Foundational, generative models like large language models have captured popular imagination with their versatility to be adapted to a wide-range of tasks that have traditionally been viewed as requiring human intelligence. However, their unreasonable effectiveness remains largely unexplained, i.e., even the designers of these models cannot explain why they work or when they might fail. In the talk, I will motivate our investigations into some basic curiosity-driven questions about LLMs; specifically, how LLMs receive, process, organize, store, and retrieve information.

Our analysis is centered around engaging LLMs in two specific types of cognitive tasks: first, syntactically-rich (semantically-poor) tasks such as recognizing formal grammars, and next, semantically-rich (syntactically-poor) tasks such as answering factual knowledge questions about real-world entities. Using carefully designed experimental frameworks, we attempt to answer the following foundational questions:
(a) how can we estimate what latent skills and knowledge a (pre-trained) LLM possesses?
(b) (how) can we distinguish whether some LLM has learnt some training data by rote (i.e., memorization) vs. by understanding?

I will present empirical results from experimenting with a number of large open-source language models and argue that our findings have important implications for the privacy of training data (including potential for memorization), the reliability of generated outputs (including potential for hallucinations), and the robustness of LLM-based applications (including preference biases exhibited by LLM-based agents).

Justin Hsu, Cornell University

Type Systems: Between Theory and Practice

To outsiders, research on type systems—and programming languages in general—can seem highly intimidating, with forests of symbols, obscure technical jargon, formidable mathematical abstractions, or sometimes all of the above.
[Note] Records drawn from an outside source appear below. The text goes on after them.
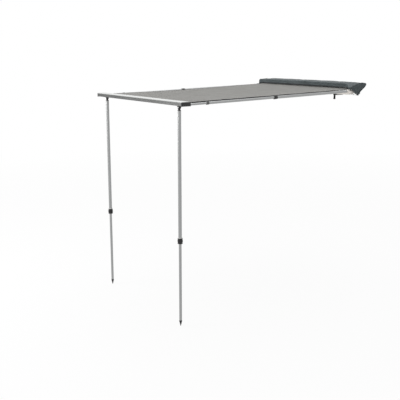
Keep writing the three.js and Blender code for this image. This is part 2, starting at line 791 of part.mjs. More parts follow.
function legKnuckle() {
  const half = legTongueThick / 2;
  const waist = legEarRound + overrun;
  const eye = bar(legEarRound - runGap, [-half, 0, 0], [half, 0, 0]);
  const neck = box([-half, -legEarRound + runGap, -waist - overrun], [half, legEarRound - runGap, 0]);
  const cone = bar(legUpperTube / 2, [0, 0, -legTubeTop], [0, 0, -waist], roundSides, legEarRound);
  const plugRadius = legUpperTube / 2 - tubeWall - seatGap;
  const plug = bar(plugRadius, [0, 0, -legTubeTop - legPlugLength], [0, 0, -legTubeTop + seatGap]);
  const hole = bar(legPin / 2 + runGap, [-half - overrun, 0, 0], [half + overrun, 0, 0], smallSides);
  return combine([eye, neck, cone, plug], [hole]);
}

function legExpander(tubeTop) {
  const wide = legUpperTube / 2 - tubeWall - runGap;
  const narrow = legLowerTube / 2 - tubeWall - seatGap;
  const cam = bar(wide, [0, 0, tubeTop + seatGap], [0, 0, tubeTop + legExpanderLength]);
  const spigot = bar(narrow, [0, 0, tubeTop - legExpanderLength], [0, 0, tubeTop + seatGap * 2]);
  return combine([cam, spigot]);
}

function legFoot() {
  const radius = (legLowerTube + tubeWall) / 2;
  const shoulder = legGround + legFootLength;
  const collarLow = shoulder - legFootCollar;
  const plugRadius = legLowerTube / 2 - tubeWall - seatGap;
  const spike = bar(legFootTip / 2, [0, 0, legGround], [0, 0, collarLow], roundSides, radius);
  const collar = bar(radius, [0, 0, collarLow], [0, 0, shoulder]);
  const plug = bar(plugRadius, [0, 0, shoulder - seatGap], [0, 0, shoulder + legFootPlug]);
  return combine([spike, collar, plug]);
}

for (const [name, side] of sides) {
  const leg = new THREE.Group();
  leg.position.set((channelBack + channelFront) / 2 + side * legOffset, side * legY, legPivotHeight);
  awning.add(leg);
  const lowerTop = legLockMiddle + legOverlap;
  const lowerEnd = legGround + legFootLength + seatGap;
  piece(`leg_bracket_${name}`, legBracket(), finishes.blackSteel, leg);
  piece(`leg_pin_${name}`, legPinBar(), finishes.zincSteel, leg);
  piece(`leg_knuckle_${name}`, legKnuckle(), finishes.blackPlastic, leg);
  const upperTube = tube(legUpperTube, tubeWall, legLockMiddle, -legTubeTop - seatGap, legAxis);
  piece(`leg_upper_tube_${name}`, upperTube, finishes.tube, leg);
  piece(`leg_lock_${name}`, twistLock(legLockRadius, legLockLength, legUpperTube, legLowerTube,
    legLockMiddle + legLockLength / 2, -1, legAxis), finishes.blackPlastic, leg);
  const lowerTube = tube(legLowerTube, tubeWall, lowerEnd, lowerTop, legAxis);
  piece(`leg_lower_tube_${name}`, lowerTube, finishes.tube, leg);
  piece(`leg_expander_${name}`, legExpander(lowerTop), finishes.blackPlastic, leg);
  piece(`leg_foot_${name}`, legFoot(), finishes.blackPlastic, leg);
}

export default awning;
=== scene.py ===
"""Vehicle side awning: fine pieces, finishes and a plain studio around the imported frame."""
import math

import bmesh
import bpy
from bpy.props import FloatProperty, FloatVectorProperty, IntProperty, PointerProperty
from mathutils import Matrix, Vector, noise


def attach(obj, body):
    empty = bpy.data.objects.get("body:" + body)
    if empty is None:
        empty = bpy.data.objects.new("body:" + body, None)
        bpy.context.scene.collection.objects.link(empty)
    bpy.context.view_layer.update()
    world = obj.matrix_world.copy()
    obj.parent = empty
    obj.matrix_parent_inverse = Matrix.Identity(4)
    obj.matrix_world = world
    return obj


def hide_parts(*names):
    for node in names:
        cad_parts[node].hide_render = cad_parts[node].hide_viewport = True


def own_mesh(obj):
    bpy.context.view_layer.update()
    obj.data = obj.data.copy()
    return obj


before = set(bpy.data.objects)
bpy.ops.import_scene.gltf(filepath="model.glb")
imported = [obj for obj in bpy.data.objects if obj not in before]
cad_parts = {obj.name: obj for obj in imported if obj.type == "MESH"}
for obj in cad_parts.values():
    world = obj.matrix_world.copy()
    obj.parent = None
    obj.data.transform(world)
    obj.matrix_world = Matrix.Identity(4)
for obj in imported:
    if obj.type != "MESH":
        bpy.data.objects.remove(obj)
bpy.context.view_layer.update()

bl_info = {
    "name": "Vehicle Side Awning",
    "version": (1, 0, 0),
    "blender": (4, 5, 0),
    "location": "View3D > Sidebar > Awning",
    "description": "Dresses a pull-out side awning and sets it in a plain studio",
    "category": "Add Mesh",
}

# Sizes in metres, in the frame's own axes: X outward, Y to the vehicle's front, Z up.
# A pair keyed 1 and -1 holds the front side's value and the rear side's.
SIDES = (("front", 1), ("rear", -1))
HALF_LENGTH = 0.700
PLATE_HALF = 0.694
PLATE_TOP = 0.050
PLATE_WALL = 0.003
SLOT_Z = 0.025
SLOT_WALL = 0.0025
SLOT_DEPTH = 0.009
SLOT_MOUTH = 0.00425
SLOT_ROOM = 0.00725
HOUSING_FRONT = 0.0115
HOUSING_HALF = 0.00975
CHANNEL_ROOT = 0.002
RAIL_REAR = 1.940
REACH = 2.030
RAIL_TOP = -0.024
RAIL_BOTTOM = -0.055
RAIL_ROOF = -0.0262
RAIL_WALL = 0.0022
RAIL_STEP = 0.002
RAIL_NOSE = 0.010
RAIL_SHOULDER = 0.009
RAIL_LIP = 0.009
RAIL_EDGE = 0.0012
NOTCH_START = 0.655
NOTCH_TOP = -0.0347
NOTCH_SPARE = 0.01
CAP_SCREWS_X = (1.975, 2.012)
CAP_SCREWS_Z = -0.040
KEDER_BORE = 0.0036
KEDER_OUTER = 0.0056
KEDER_MOUTH = 0.0016
KEDER_OUT = 0.009
MOUTH_ANGLE = math.degrees(math.asin(KEDER_MOUTH / KEDER_BORE))
CANOPY_KEDER_Z = 0.008
COVER_KEDER_Z = 0.0444
RAIL_KEDER_X = 1.9456
RAIL_KEDER_Z = -0.032
ROPE_RADIUS = 0.0033
CANOPY_START = 0.0126
CANOPY_END = 1.9420
CANOPY_HALF = 0.655
EDGE_SAG_SHARES = {1: 0.0, -1: 0.4}
ARM_Y = 0.676
ARM_OUT = {1: 0.034, -1: 0.070}
ARM_ROOT_Z = -0.008
ARM_SLOPE = math.atan2(0.038, 1.906)
ARM_FOLD_TILT = math.asin(0.046 / 1.352)
ARM_TUBES = ((0.0125, 0.0113), (0.01075, 0.00955), (0.009, 0.0078))
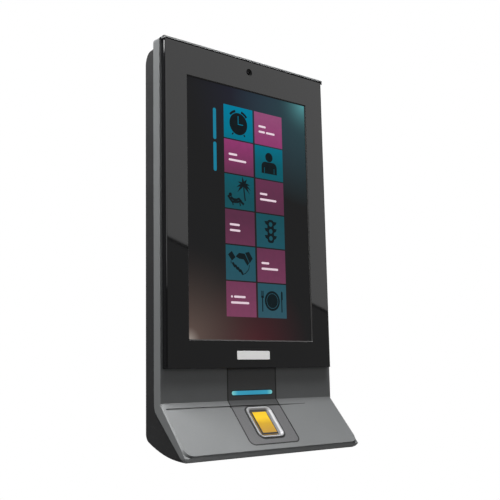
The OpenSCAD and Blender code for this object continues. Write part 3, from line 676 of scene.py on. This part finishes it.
def clock_icon(dark, light):
    dark.disc(0, -0.4, 7.0)
    for side in (-1, 1):
        dark.stroke(arc(0, -0.4, 8.2, 90 + side * 16, 90 + side * 52, 10), 1.5)
        dark.bar(side * 4.6, -7.2, 1.6, 0.9, side * -50)
    light.bar(-0.2, 2.1, 0.5, 5.2)
    light.bar(1.6, -0.6, 4.2, 0.5)


def person_icon(dark, light):
    dark.disc(0, 3.9, 3.0)
    shoulders = arc(3.2, -2.4, 3.1, 0, 90, 8) + arc(-3.2, -2.4, 3.1, 90, 180, 8)
    dark.shape([(-6.3, -6.8), (6.3, -6.8)] + shoulders)
    for side in (-1, 1):
        light.bar(side * 4.0, -4.8, 0.35, 3.6)


def frond(picture, x, z, angle, length):
    """Drooping palm leaf that starts at a point and tapers at both ends."""
    c, s = math.cos(math.radians(angle)), math.sin(math.radians(angle))
    steps = [i / 6 for i in range(7)]
    spine = [(x + c * length * t, z + s * length * t - 2.3 * t * t * abs(c)) for t in steps]
    spread = [0.3 + 1.3 * math.sin(math.pi * min(t + 0.12, 1.0)) for t in steps]
    upper = [(u - s * w / 2, v + c * w / 2) for (u, v), w in zip(spine, spread)]
    lower = [(u + s * w / 2, v - c * w / 2) for (u, v), w in zip(spine, spread)]
    picture.shape(upper + lower[::-1])


def palm_icon(dark, light):
    dark.stroke([(3.3, 4.6), (3.5, 1.0), (4.3, -4.8)], 0.9)
    for angle in (-34, -4, 26, 62, 100, 142, 176, 210):
        frond(dark, 3.2, 4.9, angle, 5.5)
    dark.stroke([(-9.0, -2.8), (-7.6, -4.6), (-5.8, -6.4), (-2.0, -6.2), (0.4, -5.4), (3.2, -7.2)], 1.5)
    dark.stroke([(-7.0, -3.6), (-5.0, -4.8), (-2.6, -4.9), (-0.6, -4.0), (1.2, -5.6)], 1.5)
    for x in (-5.4, 0.2):
        dark.bar(x, -7.4, 0.8, 2.2, 14)
    dark.disc(-7.2, -2.1, 1.2, 20)


def lights_icon(dark, light):
    dark.bar(0, 0, 5.2, 14.6, r=1.8)
    for z in (4.4, 0.0, -4.4):
        for side in (-1, 1):
            hood = ((2.5, 1.9), (5.0, 1.7), (4.2, 0.1), (2.5, -0.9))
            dark.shape([(side * x, z + rise) for x, rise in hood][::side])
        light.disc(0, z, 1.45, 28)


def hands_icon(dark, light):
    dark.bar(-6.9, 4.0, 3.6, 4.6, 38, 0.4)
    dark.shape([(3.4, 6.6), (6.4, 7.4), (9.2, 3.4), (6.8, 0.4)])
    dark.shape([(-4.0, 3.8), (-1.4, 6.2), (3.0, 6.0), (6.4, 0.4), (5.0, -1.2), (2.2, 2.4), (-1.4, 2.7)])
    for i in range(4):
        dark.bar(-5.4 + 1.9 * i, -1.3 - 1.3 * i, 1.5, 3.6, 38, 0.7)
    dark.stroke([(6.6, -0.6), (6.0, -3.4), (3.6, -5.8), (0.8, -7.0)], 0.5)
    dark.stroke([(-7.6, 1.2), (-7.4, -0.6)], 0.5)


def ring_half(outer, inner, start):
    return arc(0, 0, outer, start, start + 180, 30) + arc(0, 0, inner, start + 180, start, 30)


def meal_icon(dark, light):
    dark.disc(0, 0, 6.1)
    for start in (0, 180):
        light.shape(ring_half(4.7, 4.4, start))
    dark.bar(-7.9, -2.6, 0.8, 8.4)
    for k in (-1, 0, 1):
        dark.bar(-7.9 + 0.8 * k, 4.2, 0.42, 3.6)
    dark.bar(-7.9, 2.2, 2.1, 1.4, r=0.6)
    dark.bar(7.7, -2.4, 0.8, 8.8)
    dark.shape([(7.2, 0.5), (8.5, 1.0), (8.5, 5.6), (7.7, 6.4), (7.2, 5.4)])


ICONS = (clock_icon, person_icon, palm_icon, lights_icon, hands_icon, meal_icon)
TITLE_BARS = (18.0, 19.5)           # lengths, from the lower one up
WORD_BARS = (                       # lengths in the two lines of each row
    ((6.0,), (5.2, 7.2)), ((6.6,), (13.6,)), ((6.0,), (13.4,)),
    ((7.6,), (8.0,)), ((6.2,), (13.4,)), ((1.4, 8.8), (13.8,)),
)


def draw_screen():
    """Checker of lit tiles: an icon and two lines of bars in each row, and title bars beside them."""
    teal, magenta = Picture(1), Picture(1)
    dark, light, words, title = Picture(2), Picture(3), Picture(2), Picture(2)
    size = TILE_PITCH - TILE_GAP
    for row in range(ROWS):
        z = TILE_TOP - TILE_PITCH * row - size / 2
        icon_column = row % 2
        for column, (x0, x1) in enumerate(TILE_X):
            tile = teal if column == icon_column else magenta
            tile.centre = ((x0 + x1) / 2, z)
            tile.bar(0, 0, x1 - x0, size, r=0.15)
        for layer in (dark, light):
            layer.centre = (sum(TILE_X[icon_column]) / 2, z)
        ICONS[row](dark, light)
        left = TILE_X[1 - icon_column][0] + 3.4
        for line, lengths in enumerate(WORD_BARS[row]):
            words.centre = (left, z + 1.4 - LINE_PITCH * line)
            x = 0.0
            for length in lengths:
                words.bar(x + length / 2, 0, length, WORD_H, r=0.6)
                x += length + WORD_GAP
    title.centre = TITLE_AT
    z = 0.0
    for length in TITLE_BARS:
        title.bar(0, z + length / 2, TITLE_W, length, r=1.1)
        z += length + TITLE_GAP
    glass = Picture(0)
    glass.centre = (0.0, WINDOW_H)
    glass.bar(0, 0, WINDOW_W - 0.1, WINDOW_LEN - 0.1, r=0.3)
    teal.done("screen_tiles_teal", teal_light)
    magenta.done("screen_tiles_magenta", magenta_light)
    dark.done("screen_icons", icon_light)
    light.done("screen_icon_marks", teal_light)
    words.done("screen_word_bars", word_light)
    title.done("screen_title_bars", title_light)
    glass.done("screen_picture", SLOT_LOOKS["screen"])


draw_screen()

# ---------------------------------------------------------------- stage, light and camera


def glow_object(name, bm, strength):
    """A white light-giving object of the stage, with no shadow and no light on rough surfaces."""
    s = Shader(name)
    glow = s.node("Emission")
    glow.inputs["Color"].default_value = (1.0, 1.0, 1.0, 1.0)
    glow.inputs["Strength"].default_value = strength
    s.link(glow.outputs[0], s.out.inputs["Surface"])
    obj = mesh_object(name, bm, s.mat)
    obj.visible_diffuse = False
    obj.visible_shadow = False
    return obj


def card(name, corners, strength):
    """A flat light card given by its corners, seen only in reflections."""
    bm = bmesh.new()
    bm.faces.new([bm.verts.new(c) for c in corners])
    glow_object(name, bm, strength).visible_camera = False


CAM = at(-315.2, 398.2, 44.45)
CAM_YAW, CAM_PITCH, CAM_ROLL = (math.radians(a) for a in (39.63, 8.75, -1.16))
CAM_LENS = 58.99
GLASS_Y = -FASCIA_D * MM

GLEAM_LEFT = at(-64.4, FASCIA_D, 123.6)     # where the gleam's lower edge crosses the fascia
GLEAM_RIGHT = at(61.6, FASCIA_D, 85.9)
CARD_AWAY = 1.1                             # metres from the glass
CARD_H = 1.6
EDGE_CARD_X, EDGE_CARD_Z = -0.75, (0.16, 1.8)


def mirrored_ray(glass_point, distance):
    """Where the camera's ray gets to, this far from the glass that mirrored it."""
    image = Vector((CAM.x, 2 * GLASS_Y - CAM.y, CAM.z))
    ray = (glass_point - image).normalized()
    return glass_point + ray * (distance / -ray.y)


def light_cards():
    """Cards mirrored in the front: a bright one whose lower edge draws the slanted gleam, one
    beside it for the left edges, and a dim one below it."""
    a = mirrored_ray(GLEAM_LEFT, CARD_AWAY)
    b = mirrored_ray(GLEAM_RIGHT, CARD_AWAY)
    along = b - a
    a, b = a - along * 0.6, b + along * 0.9
    up = Vector((0.0, 0.0, CARD_H))
    card("gleam_card", [a, b, b + up, a + up], 1.30)
    low, high = EDGE_CARD_Z
    card("edge_card", [(x, a.y, z) for x, z in
                       ((EDGE_CARD_X, low), (a.x, low), (a.x, high), (EDGE_CARD_X, high))], 1.5)
    back = Vector((0.0, -0.02, 0.0))
    card("dim_card", [a + back, b + back, b + back - up, a + back - up], 0.30)


light_cards()


def area(name, place, target, size_x, size_y, watts):
    """A rectangular lamp aimed at a point."""
    lamp = bpy.data.lights.new(name, "AREA")
    lamp.shape = "RECTANGLE"
    lamp.size, lamp.size_y = size_x, size_y
    lamp.energy = watts
    obj = bpy.data.objects.new(name, lamp)
    obj.location = place
    obj.rotation_mode = "QUATERNION"
    obj.rotation_quaternion = (Vector(target) - Vector(place)).to_track_quat("-Z", "Y")
    bpy.context.scene.collection.objects.link(obj)


area("overhead", (-0.05, -0.12, 0.80), (0.0, -0.04, -0.10), 0.9, 0.14, 12.0)
area("back_fill", (0.25, 0.85, 0.45), (0.0, 0.0, 0.0), 0.6, 0.6, 9.0)
area("under_fill", (0.1, 0.1, -0.9), (0.0, -0.02, -0.12), 0.5, 0.3, 2.5)
area("left_high", (-0.42, 0.02, 0.36), (-0.06, -0.01, 0.0), 0.2, 0.2, 2.2)


def backdrop():
    """Round white sweep, bright to the camera only: floor, curve, wall and ceiling."""
    floor_z, floor_r, curve_r, wall_h, steps = -0.5, 2.2, 0.8, 4.0, 10
    profile = [(0.0, 0.0), (floor_r, 0.0)]
    for i in range(1, steps + 1):
        a = math.pi / 2 * i / steps
        profile.append((floor_r + curve_r * math.sin(a), curve_r * (1 - math.cos(a))))
    profile += [(floor_r + curve_r, wall_h), (0.0, wall_h)]
    bm = revolved(profile, 64, lambda u, v, level: Vector((u, v, level + floor_z)))
    glow_object("backdrop", bm, 1.0).visible_glossy = False


backdrop()

world = bpy.data.worlds.new("studio")
world.use_nodes = True
background = world.node_tree.nodes["Background"].inputs
background["Color"].default_value = (1.0, 1.0, 1.0, 1.0)
background["Strength"].default_value = 0.09
bpy.context.scene.world = world
bpy.context.scene.view_settings.view_transform = "Standard"


def add_camera():
    """The photo's camera: turned from square to the wall, then tilted up and rolled."""
    level = math.cos(CAM_PITCH)
    ahead = Vector((math.sin(CAM_YAW) * level, math.cos(CAM_YAW) * level, math.sin(CAM_PITCH)))
    side = Vector((math.cos(CAM_YAW), -math.sin(CAM_YAW), 0.0))
    over = side.cross(ahead)
    right = side * math.cos(CAM_ROLL) + over * math.sin(CAM_ROLL)
    up = over * math.cos(CAM_ROLL) - side * math.sin(CAM_ROLL)
    cam = bpy.data.cameras.new("camera")
    cam.lens = CAM_LENS
    cam.sensor_width = 36.0
    cam.clip_start, cam.clip_end = 0.01, 50.0
    obj = bpy.data.objects.new("camera", cam)
    turn = Matrix((right, up, -ahead)).transposed().to_4x4()
    obj.matrix_world = Matrix.Translation(CAM) @ turn
    bpy.context.scene.collection.objects.link(obj)
    bpy.context.scene.camera = obj


add_camera()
In the first lecture, I’ll try to demystify this area by focusing on what type systems are, what they can do, and why they are interesting. In the second lecture, I’ll present a case study of type systems that apply abstract constructions from category theory to yield automated and scalable tools for a highly concrete problem: analyzing rounding error in floating-point programs.

Manuel Gomez Rodriguez, MPI for Software Systems (MPI-SWS)

Counterfactuals in Machine Learning

“Had I clicked on the attachment of that email, my computer would have been hacked.’’ Reasoning about how things could have turned out differently from how they did in reality is a landmark of human intelligence. Such type of reasoning, called counterfactual reasoning, has been shown to play a significant role in the ability that humans have to learn from limited past experience and improve their decision making skills over time. Is counterfactual reasoning a human capacity that machines cannot have? Surprisingly, recent advances at the interface of machine learning and causality have demonstrated that it is possible to build machines that perform and benefit from counterfactual reasoning, in a way similarly as humans do. In this lecture, you will learn about counterfactuals in machine learning, including its use in AI-assisted decision making, explainability, safety, fairness and reinforcement learning.

Abhinav Shrivastava, University of Maryland, College Park

TBD (Vision/Robotics)

Alexandra Silva, Cornell University

Algebraic Network Verification

I will present NetKAT, a language based on Kleene Algebra with Tests, that has been used in network verification. I will show recent developments on its verification engine, including the design of efficient data structures to reason about equivalence. I will then show different extensions of NetKAT and how they enable more expressive verification and analysis techniques.